4. Apply Concepts to Your Own Experience

Take one of your past projects and evaluate it through the Business Environment lens. Ask yourself:

  • Was the project clearly linked to an organizational strategy? How was that communicated?
  • Did we consider legal or regulatory changes? Could we have done more?
  • How did we handle conflicting stakeholder demands, and was the resolution based on business value?
  • What external factors (economic, tech, political) affected the project, and how did we respond?

This reflective practice builds intuitive understanding that will serve you on exam day.

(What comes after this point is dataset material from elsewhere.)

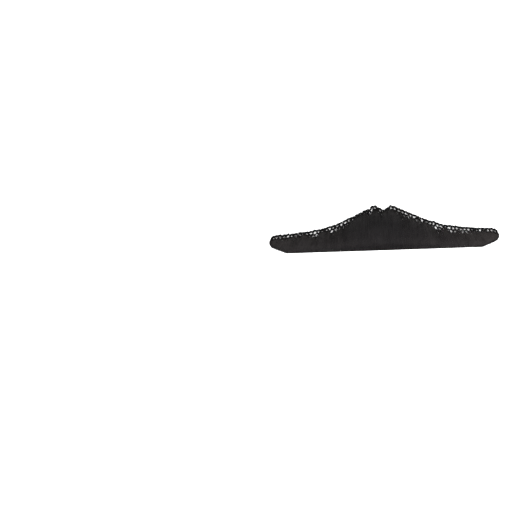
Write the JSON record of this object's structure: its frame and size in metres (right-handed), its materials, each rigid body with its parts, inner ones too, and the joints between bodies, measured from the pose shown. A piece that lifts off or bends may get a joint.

5. Engage in Study Groups and Discussions

Explaining the Business Environment to peers forces you to articulate concepts clearly. Join a local PMI chapter meetup or an online forum like r/pmp on Reddit. Challenge each other with “what would you do” scenarios. For example: “Your project is 50% complete, and a new regulation makes your current design non-compliant. Do you stop, redesign, or continue and ask for a waiver?” Discussions like these sharpen your decision-making under uncertainty.

Conclusion

The Business Environment domain is not a standalone section—it touches every phase of a project, from initiation to closure. By internalizing how projects align with strategy, comply with regulations, and adapt to external changes, you become a project manager who delivers lasting value. Use the practical examples above as templates for analyzing any project scenario. Combine them with the study strategies outlined here, and you will approach the PMP exam with confidence, knowing you can navigate the complex interplay between projects and their environments. Remember: the exam tests your judgment, not just your memory. Keep asking “Why does this matter to the business?” and you will be well-prepared.